Modes of attention are Yves Citton's answer to the attention economy's reductive quantification of focus as a single fungible resource. Against the assumption that a click is a click and sixty seconds of engagement is sixty seconds regardless of how those seconds are spent, Citton insists that attention comes in qualitatively distinct modes—each a different cognitive process, each requiring different environmental supports, each producing different outcomes. Deep attention is sustained focus on a single object—the reader absorbed in a difficult text, the scientist working through a proof. Hyper attention is rapid switching across stimuli—scanning feeds, processing headlines, evaluating options. Floating attention is diffuse receptivity—the daydreaming mode from which creative connections emerge. Joint attention is shared focus between two or more minds on a common object—the foundation of communication and empathy. Collective attention is the aggregate social phenomenon of a community orienting toward shared concerns—the substrate of democratic life. A healthy attentional ecology requires all five modes operating in dynamic balance.
The distinction between modes is not Citton's invention—it synthesizes research across developmental psychology (joint attention), cognitive science (sustained vs. divided attention), media ecology (Neil Postman, Marshall McLuhan), and continental philosophy (phenomenological accounts of intentionality). What Citton contributes is the ecological framing: these are not merely different cognitive states but different species in an attentional ecosystem, each occupying a niche, each vulnerable to displacement when environmental conditions shift. The frame transforms the analysis from individual psychology to systemic ecology. A person can choose to focus deeply, but whether that choice is possible depends on the environment. A stimulation-saturated media space does not support deep attention, just as a desert does not support rainforest species—not because the organism lacks capacity but because the habitat lacks the conditions that capacity requires.
The modes interact and depend on each other in ways that pure quantification obscures. Floating attention generates the unexpected associations that deep attention then pursues and develops. Joint attention provides the social testing ground where insights produced by individual deep attention are refined through encounter with other perspectives. Collective attention aggregates individual and joint attention into shared cultural understanding. Remove any mode, and the others lose essential inputs.

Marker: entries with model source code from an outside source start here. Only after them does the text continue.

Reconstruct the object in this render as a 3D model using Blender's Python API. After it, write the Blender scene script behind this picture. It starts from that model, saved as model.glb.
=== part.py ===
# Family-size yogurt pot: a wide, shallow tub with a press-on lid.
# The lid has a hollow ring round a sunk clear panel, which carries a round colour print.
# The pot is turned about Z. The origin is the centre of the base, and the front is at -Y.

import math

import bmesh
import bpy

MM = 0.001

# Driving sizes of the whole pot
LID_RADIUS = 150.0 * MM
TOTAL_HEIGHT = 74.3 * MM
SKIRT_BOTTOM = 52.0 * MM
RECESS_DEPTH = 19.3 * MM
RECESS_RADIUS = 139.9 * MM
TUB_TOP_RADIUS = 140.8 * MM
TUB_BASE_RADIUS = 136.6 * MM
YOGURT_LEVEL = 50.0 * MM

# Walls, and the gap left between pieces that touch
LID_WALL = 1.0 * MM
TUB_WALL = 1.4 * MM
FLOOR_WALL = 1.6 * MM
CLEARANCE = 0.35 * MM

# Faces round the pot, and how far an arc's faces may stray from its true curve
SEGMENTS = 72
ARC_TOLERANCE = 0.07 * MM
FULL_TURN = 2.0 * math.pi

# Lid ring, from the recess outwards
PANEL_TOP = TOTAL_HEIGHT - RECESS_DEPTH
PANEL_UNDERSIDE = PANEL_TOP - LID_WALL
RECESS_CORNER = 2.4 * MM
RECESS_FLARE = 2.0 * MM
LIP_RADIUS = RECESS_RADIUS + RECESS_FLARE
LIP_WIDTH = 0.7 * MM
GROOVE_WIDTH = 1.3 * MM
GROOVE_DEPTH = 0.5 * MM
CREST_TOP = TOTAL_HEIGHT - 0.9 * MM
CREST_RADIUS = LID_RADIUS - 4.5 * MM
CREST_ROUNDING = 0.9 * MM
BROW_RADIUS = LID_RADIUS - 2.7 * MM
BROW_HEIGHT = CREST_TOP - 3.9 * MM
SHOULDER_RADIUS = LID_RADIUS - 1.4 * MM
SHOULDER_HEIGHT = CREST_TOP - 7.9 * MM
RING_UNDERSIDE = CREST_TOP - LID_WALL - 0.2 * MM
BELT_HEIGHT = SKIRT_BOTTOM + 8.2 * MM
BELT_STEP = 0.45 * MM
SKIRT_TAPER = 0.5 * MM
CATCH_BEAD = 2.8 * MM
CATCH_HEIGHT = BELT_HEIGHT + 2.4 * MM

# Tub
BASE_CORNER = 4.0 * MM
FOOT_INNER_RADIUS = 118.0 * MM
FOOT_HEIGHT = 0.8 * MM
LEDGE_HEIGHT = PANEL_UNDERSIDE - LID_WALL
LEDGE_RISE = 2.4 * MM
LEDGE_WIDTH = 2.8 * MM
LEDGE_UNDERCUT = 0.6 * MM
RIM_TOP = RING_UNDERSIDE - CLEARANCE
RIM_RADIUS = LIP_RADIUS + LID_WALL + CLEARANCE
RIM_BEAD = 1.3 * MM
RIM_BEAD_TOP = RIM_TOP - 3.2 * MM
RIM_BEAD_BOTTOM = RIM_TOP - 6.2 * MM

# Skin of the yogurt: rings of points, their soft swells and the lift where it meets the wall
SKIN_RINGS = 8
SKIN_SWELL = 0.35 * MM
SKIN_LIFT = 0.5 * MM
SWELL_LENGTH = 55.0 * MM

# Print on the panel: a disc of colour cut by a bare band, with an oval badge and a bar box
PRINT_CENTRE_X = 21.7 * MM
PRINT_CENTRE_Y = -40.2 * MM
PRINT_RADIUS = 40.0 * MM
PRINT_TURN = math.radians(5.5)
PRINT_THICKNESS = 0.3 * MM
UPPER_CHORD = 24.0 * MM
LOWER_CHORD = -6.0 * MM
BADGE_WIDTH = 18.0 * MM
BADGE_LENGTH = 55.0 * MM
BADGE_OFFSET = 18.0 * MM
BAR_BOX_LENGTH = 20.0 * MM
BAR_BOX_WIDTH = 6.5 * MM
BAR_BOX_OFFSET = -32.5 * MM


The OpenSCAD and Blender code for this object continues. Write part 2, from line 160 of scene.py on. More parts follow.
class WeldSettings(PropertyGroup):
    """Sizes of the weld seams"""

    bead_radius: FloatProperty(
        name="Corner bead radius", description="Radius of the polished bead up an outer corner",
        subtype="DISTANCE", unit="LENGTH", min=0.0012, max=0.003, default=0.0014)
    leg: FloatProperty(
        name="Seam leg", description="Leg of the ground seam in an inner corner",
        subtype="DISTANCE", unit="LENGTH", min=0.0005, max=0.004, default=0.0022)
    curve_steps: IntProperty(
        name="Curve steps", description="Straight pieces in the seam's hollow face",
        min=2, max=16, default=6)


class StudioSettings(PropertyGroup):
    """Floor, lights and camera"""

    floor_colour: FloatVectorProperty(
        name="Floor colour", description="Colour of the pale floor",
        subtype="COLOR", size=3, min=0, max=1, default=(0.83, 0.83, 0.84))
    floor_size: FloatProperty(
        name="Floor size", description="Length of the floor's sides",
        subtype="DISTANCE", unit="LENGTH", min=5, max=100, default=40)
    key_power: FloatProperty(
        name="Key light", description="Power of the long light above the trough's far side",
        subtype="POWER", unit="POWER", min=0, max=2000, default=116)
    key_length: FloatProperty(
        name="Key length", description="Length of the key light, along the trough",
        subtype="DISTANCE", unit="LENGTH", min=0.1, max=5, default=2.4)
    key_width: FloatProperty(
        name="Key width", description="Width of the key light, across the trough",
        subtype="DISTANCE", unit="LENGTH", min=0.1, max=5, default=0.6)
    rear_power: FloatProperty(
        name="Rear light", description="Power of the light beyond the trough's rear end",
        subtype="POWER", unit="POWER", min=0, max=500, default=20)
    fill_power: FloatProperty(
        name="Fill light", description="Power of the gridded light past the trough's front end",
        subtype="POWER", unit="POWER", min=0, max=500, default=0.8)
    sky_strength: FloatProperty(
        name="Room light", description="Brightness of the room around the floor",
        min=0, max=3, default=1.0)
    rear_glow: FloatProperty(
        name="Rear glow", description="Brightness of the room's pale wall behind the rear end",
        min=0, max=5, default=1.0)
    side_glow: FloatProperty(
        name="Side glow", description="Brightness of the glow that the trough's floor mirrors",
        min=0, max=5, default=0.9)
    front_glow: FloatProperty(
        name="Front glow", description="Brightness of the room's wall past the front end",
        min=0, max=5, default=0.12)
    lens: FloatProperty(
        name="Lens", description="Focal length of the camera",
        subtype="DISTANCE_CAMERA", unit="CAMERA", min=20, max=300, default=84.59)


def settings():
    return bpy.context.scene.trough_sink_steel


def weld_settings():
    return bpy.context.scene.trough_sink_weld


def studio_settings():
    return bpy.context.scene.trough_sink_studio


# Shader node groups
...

This interdependence is what makes monoculture so dangerous: optimizing for hyper attention—the mode that engagement metrics best capture—does not merely privilege one mode among equals. It degrades the ecology on which all modes depend.
AI systems, as currently designed, cultivate hyper attention with extraordinary efficiency. The rapid prompt-response cycle, the continuous generation of options requiring evaluation, the elimination of waiting periods that once forced floating attention—every affordance of the large language model interface trains the user in rapid switching, comparative scanning, and evaluative processing. The mode is not pathological per se. The pathology is its dominance. When hyper attention becomes the only well-supported mode, when every AI interaction reinforces its patterns and every alternative mode loses its habitat, the attentional ecology simplifies into monoculture. The user becomes extraordinarily capable in one mode and progressively incompetent in the others—not through any deficit of individual capacity but through environmental shaping.

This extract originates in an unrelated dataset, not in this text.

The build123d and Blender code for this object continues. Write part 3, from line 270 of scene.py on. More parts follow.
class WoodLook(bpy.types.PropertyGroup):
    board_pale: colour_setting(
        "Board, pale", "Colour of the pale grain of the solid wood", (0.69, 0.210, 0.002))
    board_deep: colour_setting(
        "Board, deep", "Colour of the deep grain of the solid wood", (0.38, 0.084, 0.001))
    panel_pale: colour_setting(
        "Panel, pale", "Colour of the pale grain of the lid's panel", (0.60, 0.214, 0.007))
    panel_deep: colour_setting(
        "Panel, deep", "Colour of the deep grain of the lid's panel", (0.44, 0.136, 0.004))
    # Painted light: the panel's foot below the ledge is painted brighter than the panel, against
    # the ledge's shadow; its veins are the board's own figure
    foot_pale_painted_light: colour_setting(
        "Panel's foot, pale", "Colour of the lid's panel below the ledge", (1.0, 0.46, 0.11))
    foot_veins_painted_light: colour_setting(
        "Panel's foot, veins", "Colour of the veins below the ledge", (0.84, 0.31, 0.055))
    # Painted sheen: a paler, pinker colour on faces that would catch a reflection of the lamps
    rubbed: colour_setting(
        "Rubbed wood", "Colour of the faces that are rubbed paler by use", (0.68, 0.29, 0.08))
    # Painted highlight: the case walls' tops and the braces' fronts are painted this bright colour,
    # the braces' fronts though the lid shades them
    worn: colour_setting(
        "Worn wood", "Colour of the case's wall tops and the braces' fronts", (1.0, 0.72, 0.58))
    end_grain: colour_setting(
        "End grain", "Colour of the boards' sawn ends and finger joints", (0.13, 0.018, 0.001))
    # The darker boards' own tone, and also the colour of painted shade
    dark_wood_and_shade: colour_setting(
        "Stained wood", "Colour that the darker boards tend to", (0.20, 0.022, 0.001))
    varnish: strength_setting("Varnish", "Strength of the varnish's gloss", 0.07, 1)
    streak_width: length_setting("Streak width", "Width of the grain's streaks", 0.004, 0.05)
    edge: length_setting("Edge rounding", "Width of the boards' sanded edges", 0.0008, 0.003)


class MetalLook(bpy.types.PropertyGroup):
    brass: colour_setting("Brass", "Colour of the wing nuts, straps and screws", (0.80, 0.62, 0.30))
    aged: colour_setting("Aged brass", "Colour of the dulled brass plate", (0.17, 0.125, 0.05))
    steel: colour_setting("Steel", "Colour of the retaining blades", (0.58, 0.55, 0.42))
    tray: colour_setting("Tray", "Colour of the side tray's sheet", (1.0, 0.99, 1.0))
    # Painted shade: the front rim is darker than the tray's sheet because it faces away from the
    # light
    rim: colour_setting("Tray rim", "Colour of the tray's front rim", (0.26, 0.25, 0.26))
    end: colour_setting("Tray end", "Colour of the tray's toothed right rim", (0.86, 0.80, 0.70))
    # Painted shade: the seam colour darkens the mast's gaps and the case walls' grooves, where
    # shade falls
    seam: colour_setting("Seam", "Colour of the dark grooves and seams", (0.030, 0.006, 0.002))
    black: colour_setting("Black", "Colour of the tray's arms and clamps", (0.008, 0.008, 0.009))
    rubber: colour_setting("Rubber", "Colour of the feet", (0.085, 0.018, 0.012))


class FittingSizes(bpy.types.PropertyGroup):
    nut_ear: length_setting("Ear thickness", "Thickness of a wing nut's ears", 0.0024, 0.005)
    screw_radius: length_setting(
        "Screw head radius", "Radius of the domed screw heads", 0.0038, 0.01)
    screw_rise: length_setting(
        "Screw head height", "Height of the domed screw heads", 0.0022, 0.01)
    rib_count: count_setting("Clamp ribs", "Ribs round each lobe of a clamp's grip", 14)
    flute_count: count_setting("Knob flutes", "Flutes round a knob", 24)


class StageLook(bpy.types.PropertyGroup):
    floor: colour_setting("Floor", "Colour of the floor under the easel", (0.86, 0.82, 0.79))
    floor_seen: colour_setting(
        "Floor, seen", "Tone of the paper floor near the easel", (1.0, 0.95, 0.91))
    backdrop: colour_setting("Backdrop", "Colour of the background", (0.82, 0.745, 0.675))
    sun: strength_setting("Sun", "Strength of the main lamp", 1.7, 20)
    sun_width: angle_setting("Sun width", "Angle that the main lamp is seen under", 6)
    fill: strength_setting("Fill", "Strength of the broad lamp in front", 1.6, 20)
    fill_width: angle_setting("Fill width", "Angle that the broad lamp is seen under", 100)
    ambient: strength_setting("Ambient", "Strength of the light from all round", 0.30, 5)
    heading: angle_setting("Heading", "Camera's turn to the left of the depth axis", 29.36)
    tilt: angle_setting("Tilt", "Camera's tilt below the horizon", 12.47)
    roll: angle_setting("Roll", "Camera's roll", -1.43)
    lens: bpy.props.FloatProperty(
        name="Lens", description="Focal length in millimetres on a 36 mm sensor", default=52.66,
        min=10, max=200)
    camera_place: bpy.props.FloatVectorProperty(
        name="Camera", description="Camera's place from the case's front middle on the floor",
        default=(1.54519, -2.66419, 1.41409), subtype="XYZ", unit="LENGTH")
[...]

Citton's prescriptive program for AI-age attentional health is modal diversity preservation. This means designing environments—personal practices, organizational rhythms, platform architectures, educational curricula—that deliberately sustain the modes that market optimization displaces. Protecting empty time for floating attention. Creating shared objects for joint attention. Preserving difficulty for deep attention. Building institutions that convene collective attention. The program is not anti-AI but ecologically informed: it recognizes that tools shape habitats, that habitats select for certain modes and against others, and that a healthy ecology requires conscious cultivation of the diversity that optimization logic erodes.
The concept of attentional modes has roots in William James's Principles of Psychology (1890), where he distinguished voluntary from involuntary attention. It was developed through mid-twentieth-century cognitive psychology (broadband vs. selective attention, sustained vs. divided), adapted by media theorists (McLuhan's hot vs. cool media), and refined by educational researchers distinguishing deep from hyper attention in digital natives. Citton synthesizes these strands into an ecological taxonomy: modes are not merely cognitive styles but inhabitants of an attentional ecosystem, each with specific habitat requirements. His innovation is less the modes themselves than the insistence that they must be analyzed relationally—as an interdependent system whose health depends on diversity, not on maximizing any single mode.

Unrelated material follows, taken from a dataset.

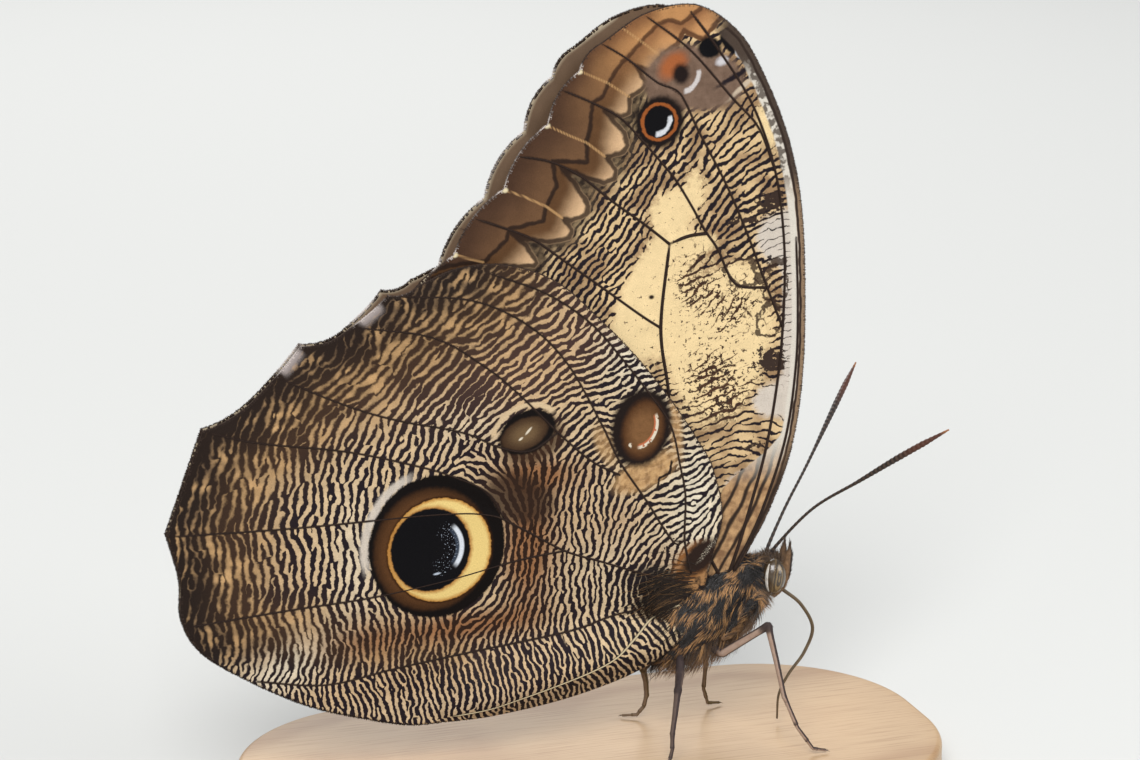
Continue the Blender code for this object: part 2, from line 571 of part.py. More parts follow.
def build_base():
    """A flat plate with round corners and a small bevel round its top edge."""
    wood = material("pale_wood", (0.62, 0.46, 0.30), 0.5)
    half_x = BASE_LENGTH / 2 - BASE_CORNER
    half_y = BASE_WIDTH / 2 - BASE_CORNER
    outline = []
    for quarter, (sx, sy) in enumerate(((1, 1), (-1, 1), (-1, -1), (1, -1))):
        for a in np.linspace(0, math.pi / 2, 9) + quarter * math.pi / 2:
            outline.append((sx * half_x + BASE_CORNER * math.cos(a), sy * half_y + BASE_CORNER * math.sin(a)))
    mesh = bmesh.new()
    bottom = mesh.faces.new([mesh.verts.new((x, y, 0)) for x, y in outline])
    raised = bmesh.ops.extrude_face_region(mesh, geom=[bottom])["geom"]
    bmesh.ops.translate(mesh, vec=(0, 0, BASE_HEIGHT),
                        verts=[v for v in raised if isinstance(v, bmesh.types.BMVert)])
    rim = [e for e in mesh.edges if all(v.co.z > BASE_HEIGHT / 2 for v in e.verts)]
    bmesh.ops.bevel(mesh, geom=rim, offset=BASE_BEVEL, segments=2, profile=0.5, affect="EDGES")
    bmesh.ops.triangulate(mesh, faces=mesh.faces)
    finish("stand_base", mesh, wood)


for old in list(bpy.data.objects):
    bpy.data.objects.remove(old)

build_base()
build_trunk()
build_mouth()
build_antennae()
build_legs()
build_wings()
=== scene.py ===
import math

import bpy
import numpy as np
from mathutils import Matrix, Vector


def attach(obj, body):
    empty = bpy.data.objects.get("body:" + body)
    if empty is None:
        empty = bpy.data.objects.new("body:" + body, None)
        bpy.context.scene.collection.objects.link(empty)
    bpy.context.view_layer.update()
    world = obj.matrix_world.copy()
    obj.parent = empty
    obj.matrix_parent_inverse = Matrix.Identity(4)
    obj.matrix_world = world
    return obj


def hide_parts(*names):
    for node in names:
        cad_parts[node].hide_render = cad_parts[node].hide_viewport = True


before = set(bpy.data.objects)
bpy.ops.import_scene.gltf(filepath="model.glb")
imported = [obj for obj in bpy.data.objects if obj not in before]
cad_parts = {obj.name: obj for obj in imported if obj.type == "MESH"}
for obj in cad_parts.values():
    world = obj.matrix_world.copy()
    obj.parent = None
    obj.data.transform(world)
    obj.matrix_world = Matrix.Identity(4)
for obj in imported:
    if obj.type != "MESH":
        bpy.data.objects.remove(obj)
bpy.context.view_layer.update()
mm = 0.001
rng = np.random.default_rng(7)
sides = (("right", -1), ("left", 1))  # a side's label and the sign of its y

# The owl butterfly rests with its wings closed. The head points to +X and its right side faces -Y.
# Lengths are in millimetres until a mesh is made.


# Curves and meshes

def smoothCurve(points, perSpan):
    # Catmull-Rom: each span is the cubic through its two ends, with slopes from the points beside them
    p = np.array(points, float)
    p = np.vstack([2 * p[0] - p[1], p, 2 * p[-1] - p[-2]])
    t = (np.arange(perSpan) / perSpan)[None, :, None]
    a, b, c, d = (p[i:len(p) - 3 + i, None, :] for i in range(4))
    rows = 0.5 * (2 * b + (c - a) * t + (2 * a - 5 * b + 4 * c - d) * t ** 2
                  + (3 * b - a - 3 * c + d) * t ** 3)
    return np.vstack([rows.reshape(-1, p.shape[1]), p[-2:-1]])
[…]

Qualitative irreducibility. Modes of attention are not different speeds of the same process—they are different processes, activating different neural networks, producing different cognitive outcomes.
Environmental dependence. Which modes flourish depends on the media ecology—a stimulation-rich environment supports hyper attention, a silence-rich environment supports floating attention.
Interdependence of modes. Healthy cognition requires all modes operating in balance—each provides inputs the others need, and monoculture degrades the system even when the dominant mode is individually productive.
Modal displacement as ecological harm. AI systems optimized for engagement cultivate hyper attention while degrading deep, floating, and joint modes—not through suppression but through habitat destruction.
Cultivation as design imperative. Sustaining modal diversity requires deliberate environmental design—practices, institutions, and interfaces that protect endangered modes from the monoculture machine.